- [YOUR INSTRUCTIONS] Extract the first line through the line containing "across = np.abs(offsets)" from the listing below, exactly as written.

[Modeling code records]

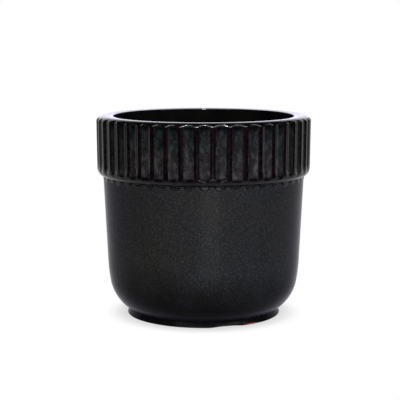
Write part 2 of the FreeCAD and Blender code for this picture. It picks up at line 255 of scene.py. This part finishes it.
def collar_rows(sink):
    """Radius and height of each ring of the collar's outside, sink millimetres under the glaze."""
    land = [(r, rim_height(r) - sink) for r in np.linspace(RIM_MEETING_RADIUS, SHOULDER_CENTRE[0], 5)]
    shoulder = [(SHOULDER_CENTRE[0] + (SHOULDER_ACROSS - sink) * cos(t),
                 SHOULDER_CENTRE[1] + (SHOULDER_DOWN - sink) * sin(t))
                for t in np.radians(np.linspace(90, -COLLAR_DRAFT, 28))]
    side = [(collar_crest(z) - sink, z) for z in np.linspace(shoulder[-1][1], EDGE_START_Z + 0.4, 13)[1:]]
    radii, heights = [], []
    for r, z in joined(land, shoulder, side):
        cut = cutter_radius(z) - sink + smooth_step(FILL_TOP, FILL_FOOT, z) * FLUTE_DEPTH
        radii.append(soft_least(np.full(COLLAR_COLUMNS, r), cut, RIDGE_ROUNDING))
        heights.append(np.full(COLLAR_COLUMNS, z))
    for z in UNDERSIDE_HEIGHTS:
        reach = np.clip(1 - ((EDGE_CENTRE_Z - z) / EDGE_RADIUS) ** 2, 0, None)
        rounded = collar_crest(EDGE_START_Z) - EDGE_RADIUS + EDGE_RADIUS * np.sqrt(reach)
        filled = smooth_step(FILL_TOP, FILL_FOOT, z)
        cut = cutter_radius(z) + filled * FLUTE_DEPTH + (CUTTER_LIFTED if filled == 1 else 0)
        under = soft_least(np.full(COLLAR_COLUMNS, rounded), cut, RIDGE_ROUNDING)
        tongue = tongue_at(z)
        skin = body_radius(z) - TUCKED_IN + (TUCKED_IN + TONGUE_THICKNESS) * tongue
        radii.append(-soft_least(-under, -skin, CREASE_WIDTH + TONGUE_ROUNDING * tongue) - sink)
        heights.append(np.full(COLLAR_COLUMNS, z))
    return np.array(radii), np.array(heights)


outer_r, outer_z = collar_rows(0.0)
inner_r, inner_z = collar_rows(COAT)
ring_z = outer_z[:, :1]
across = np.abs(offsets) * CREST_RADIUS  # millimetres from the middle of the nearest flute

# "hollow" is how deep a point lies in its flute, from 0 on the ridges to 1
HOLLOW_FOOT, HOLLOW_FADE = 61.2, 0.5     # where the flutes' colour ends
surface = np.minimum(collar_crest(ring_z), outer_r.max(axis=1, keepdims=True))
hollow = np.clip(surface - cutter_radius(ring_z), 0, FLUTE_DEPTH) / FLUTE_DEPTH
hollow *= smooth_step(HOLLOW_FOOT, HOLLOW_FOOT + HOLLOW_FADE, outer_z)

# dark marks: glaze pooled thick across the foot of each flute, and painted shade: the shoulder's
# shadow over each flute's top, the crease between the tongues, and the tongues' edges (with a dark glaze
# edge)
POOL_FOOT_Z, SHOULDER_SHADE_Z = 61.5, 81.9
DARK_REACH, DARK_HALF_WIDTH, DARK_FADE = 1.1, 2.2, 0.8
POOL_BOW, POOL_UNEVEN = 0.25, 0.2        # the lower pools curve up at their ends and differ in height
CREASE_Z = 58.75
CREASE_ABOVE, CREASE_FADE = 1.0, 0.5     # how far the painted shade reaches above that height, and its fade
CREASE_FROM, CREASE_FULL = 1.4, 2.0      # distances from the flute's middle


def dark_along(line_z, core):
    """Dark along a line at height line_z, full within core of it."""
    return smooth_step(DARK_REACH, core, np.abs(outer_z - line_z))


foot_line = POOL_FOOT_Z + POOL_UNEVEN * by_hand + POOL_BOW * (across / DARK_HALF_WIDTH) ** 2
in_flute = smooth_step(DARK_HALF_WIDTH, DARK_HALF_WIDTH - DARK_FADE, across)
pool_low = dark_along(foot_line, 0.25) * (0.9 + 0.1 * by_hand)
# painted shadow of the shoulder over the top of each flute
shoulder_shade = dark_along(SHOULDER_SHADE_Z, 0.3) * 0.9
# painted shadow in the crease under the ridges, between the tongues
crease_top = CREASE_Z + CREASE_ABOVE
crease_shade = smooth_step(crease_top, crease_top - CREASE_FADE, outer_z)
crease_shade = crease_shade * smooth_step(CREASE_FROM, CREASE_FULL, across)
# along the tongues' edges: a thin dark glaze edge, with painted contact shade
tongue = tongue_at(ring_z) * smooth_step(CREASE_Z, CREASE_Z - CREASE_FADE, outer_z)
crease_and_edge_shade = np.maximum(crease_shade, 3 * tongue * (1 - tongue))
# pooled glaze, and the painted shade with it
pool_and_shade = np.maximum(np.maximum(pool_low, shoulder_shade) * in_flute, crease_and_edge_shade)

# every fourth ring is enough on the coat's inside, which lies on the clay
coarse = np.unique(np.append(np.arange(0, len(outer_r), 4), len(outer_r) - 1))[::-1]
collar_glaze = ring_shell(
    "glaze_on_collar",
    np.concatenate([outer_r, inner_r[coarse]]), np.concatenate([outer_z, inner_z[coarse]]), COLLAR_COLUMNS,
    {"hollow": np.concatenate([hollow, hollow[coarse]]), "pool_and_shade": np.concatenate([pool_and_shade, pool_and_shade[coarse]])})

CLAY_GAP = 0.01                          # keeps the clay from touching the glaze
SEAT_RADIUS, SEAT_WALL = 41.86, 0.05     # the collar's seat on the body, and the least clay over it
CLAY_FOOT_Z = 58.5
clay_r, clay_z = collar_rows(COAT + CLAY_GAP)
keep = clay_z[:, 0] > CLAY_FOOT_Z
clay_r, clay_z = np.maximum(clay_r[keep][::2], SEAT_RADIUS + SEAT_WALL), clay_z[keep][::2]
collar_clay = ring_shell(
    "clay_collar",
    np.concatenate([clay_r, np.full(clay_r.shape, SEAT_RADIUS)]),
    np.concatenate([clay_z, clay_z[::-1]]), COLLAR_COLUMNS)

# ---- the body: side, belly, heel and foot -------------------------------------------------
BODY_COLUMNS = 480
BODY_GLAZE_TOP_Z = 59.2                  # hidden under the collar
LEDGE_ROUNDING, FOOT_EDGE_ROUNDING = 0.3, 0.28
WORN_HEIGHT = 0.8                        # the bare and worn places fade out this far under the ledge

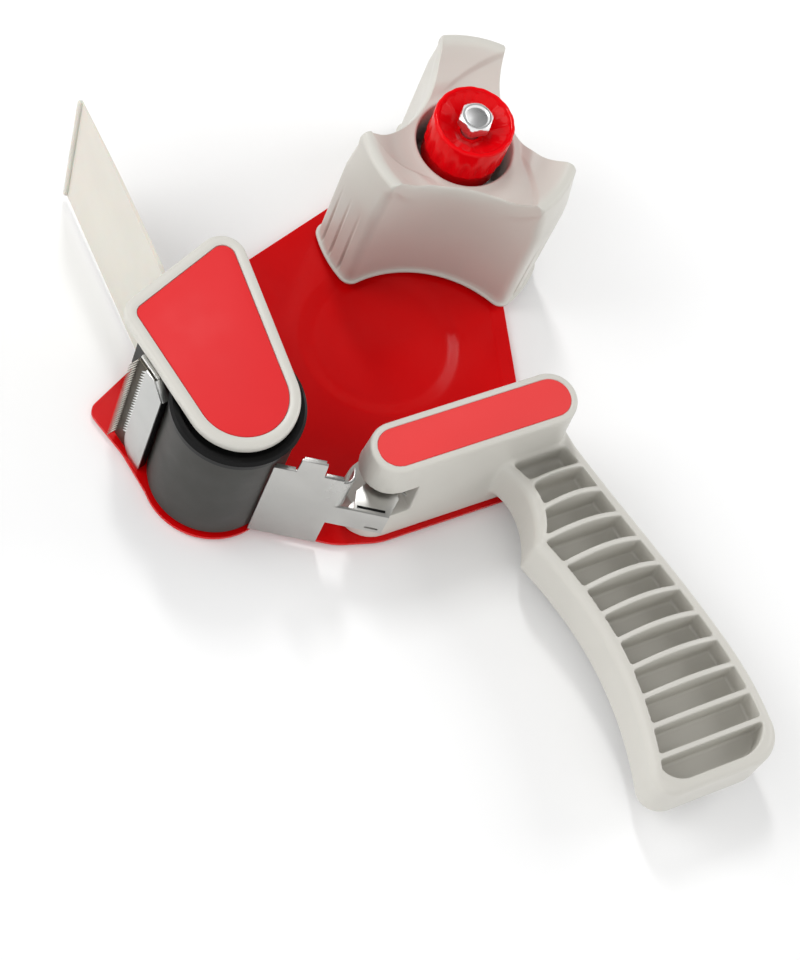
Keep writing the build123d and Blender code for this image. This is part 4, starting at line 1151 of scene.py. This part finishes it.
def build_camera():
    """Rolled camera; returns its right and up directions."""
    forward = (CAMERA_TARGET - CAMERA_PLACE).normalized()
    level = forward.cross(Vector((0, 0, 1))).normalized()
    upright = level.cross(forward)
    right = level * cos(CAMERA_ROLL) + upright * sin(CAMERA_ROLL)
    up = upright * cos(CAMERA_ROLL) - level * sin(CAMERA_ROLL)
    camera = bpy.data.objects.new("camera", bpy.data.cameras.new("camera"))
    camera.data.lens = LENS
    camera.data.sensor_width = SENSOR
    camera.data.clip_start = 0.01
    camera.matrix_world = Matrix.Translation(CAMERA_PLACE) @ Matrix((
        (right.x, up.x, -forward.x, 0),
        (right.y, up.y, -forward.y, 0),
        (right.z, up.z, -forward.z, 0),
        (0, 0, 0, 1),
    ))
    bpy.context.scene.collection.objects.link(camera)
    bpy.context.scene.camera = camera
    return right, up


def area_light(name, place, size, power):
    """Rectangular light that faces the camera's target."""
    light = bpy.data.lights.new(name, "AREA")
    light.shape = "RECTANGLE"
    light.size, light.size_y = size
    light.energy = power
    lamp = bpy.data.objects.new(name, light)
    lamp.location = place
    lamp.rotation_euler = (CAMERA_TARGET - place).to_track_quat("-Z", "Y").to_euler()
    bpy.context.scene.collection.objects.link(lamp)


def build_world():
    """Light tent: bright all round, with a dim gap where level faces mirror it to the camera."""
    world = bpy.data.worlds.new("studio")
    world.use_nodes = True
    tree = world.node_tree
    place = tree.nodes.new("ShaderNodeTexCoord")
    across = tree.nodes.new("ShaderNodeVectorMath")
    across.operation = "DOT_PRODUCT"
    across.inputs[1].default_value = GAP_DIRECTION
    spread = tree.nodes.new("ShaderNodeMapRange")
    spread.interpolation_type = "SMOOTHSTEP"
    spread.inputs["From Min"].default_value = cos(GAP_WIDE)
    spread.inputs["From Max"].default_value = cos(GAP_NARROW)
    spread.inputs["To Min"].default_value = TENT_BRIGHT
    spread.inputs["To Max"].default_value = TENT_DIM
    tree.links.new(place.outputs["Generated"], across.inputs[0])
    tree.links.new(across.outputs["Value"], spread.inputs["Value"])
    tree.links.new(spread.outputs["Result"], tree.nodes["Background"].inputs["Strength"])
    tree.nodes["Background"].inputs["Color"].default_value = (1, 1, 1, 1)
    bpy.context.scene.world = world


def build_floor():
    """Plain pale floor just under the part."""
    mesh = bpy.data.meshes.new("floor")
    corners = [(-1, -1), (1, -1), (1, 1), (-1, 1)]
    points = [(x * FLOOR_HALF, y * FLOOR_HALF, FLOOR_HEIGHT) for x, y in corners]
    mesh.from_pydata(points, [], [(0, 1, 2, 3)])
    floor = link("floor", mesh)
    floor_material, _, shader = base_material("floor", (0.94, 0.94, 0.94), 0.9)
    shader.inputs["Specular IOR Level"].default_value = 0.1
    mesh.materials.append(floor_material)


def build_lights(right, up):
    """Key low on the right, fill on the left, and a small strip that glints in the dish."""
    above = Vector((0, 0, 1))
    area_light("key", CAMERA_TARGET + KEY_FROM * 1.2, (0.6, 0.4), 3.2)
    area_light("fill", CAMERA_TARGET - right * 0.85 + above * 0.75 + up * 0.15, (0.6, 0.6), 3.0)
    area_light("glint", CAMERA_TARGET + GLINT_FROM * 1.1, (0.10, 0.26), 2.6)


def build_stage():
    """Camera, floor, lights and world."""
    right, up = build_camera()
    build_floor()
    build_lights(right, up)
    build_world()
    bpy.context.scene.view_settings.view_transform = "Standard"


build_stage()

- [FINISHED TASK]
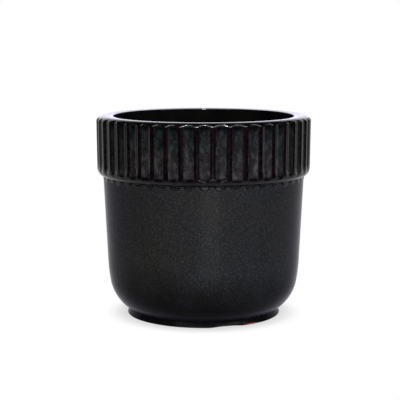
Write part 2 of the FreeCAD and Blender code for this picture. It picks up at line 255 of scene.py. This part finishes it.
def collar_rows(sink):
    """Radius and height of each ring of the collar's outside, sink millimetres under the glaze."""
    land = [(r, rim_height(r) - sink) for r in np.linspace(RIM_MEETING_RADIUS, SHOULDER_CENTRE[0], 5)]
    shoulder = [(SHOULDER_CENTRE[0] + (SHOULDER_ACROSS - sink) * cos(t),
                 SHOULDER_CENTRE[1] + (SHOULDER_DOWN - sink) * sin(t))
                for t in np.radians(np.linspace(90, -COLLAR_DRAFT, 28))]
    side = [(collar_crest(z) - sink, z) for z in np.linspace(shoulder[-1][1], EDGE_START_Z + 0.4, 13)[1:]]
    radii, heights = [], []
    for r, z in joined(land, shoulder, side):
        cut = cutter_radius(z) - sink + smooth_step(FILL_TOP, FILL_FOOT, z) * FLUTE_DEPTH
        radii.append(soft_least(np.full(COLLAR_COLUMNS, r), cut, RIDGE_ROUNDING))
        heights.append(np.full(COLLAR_COLUMNS, z))
    for z in UNDERSIDE_HEIGHTS:
        reach = np.clip(1 - ((EDGE_CENTRE_Z - z) / EDGE_RADIUS) ** 2, 0, None)
        rounded = collar_crest(EDGE_START_Z) - EDGE_RADIUS + EDGE_RADIUS * np.sqrt(reach)
        filled = smooth_step(FILL_TOP, FILL_FOOT, z)
        cut = cutter_radius(z) + filled * FLUTE_DEPTH + (CUTTER_LIFTED if filled == 1 else 0)
        under = soft_least(np.full(COLLAR_COLUMNS, rounded), cut, RIDGE_ROUNDING)
        tongue = tongue_at(z)
        skin = body_radius(z) - TUCKED_IN + (TUCKED_IN + TONGUE_THICKNESS) * tongue
        radii.append(-soft_least(-under, -skin, CREASE_WIDTH + TONGUE_ROUNDING * tongue) - sink)
        heights.append(np.full(COLLAR_COLUMNS, z))
    return np.array(radii), np.array(heights)


outer_r, outer_z = collar_rows(0.0)
inner_r, inner_z = collar_rows(COAT)
ring_z = outer_z[:, :1]
across = np.abs(offsets) * CREST_RADIUS  # millimetres from the middle of the nearest flute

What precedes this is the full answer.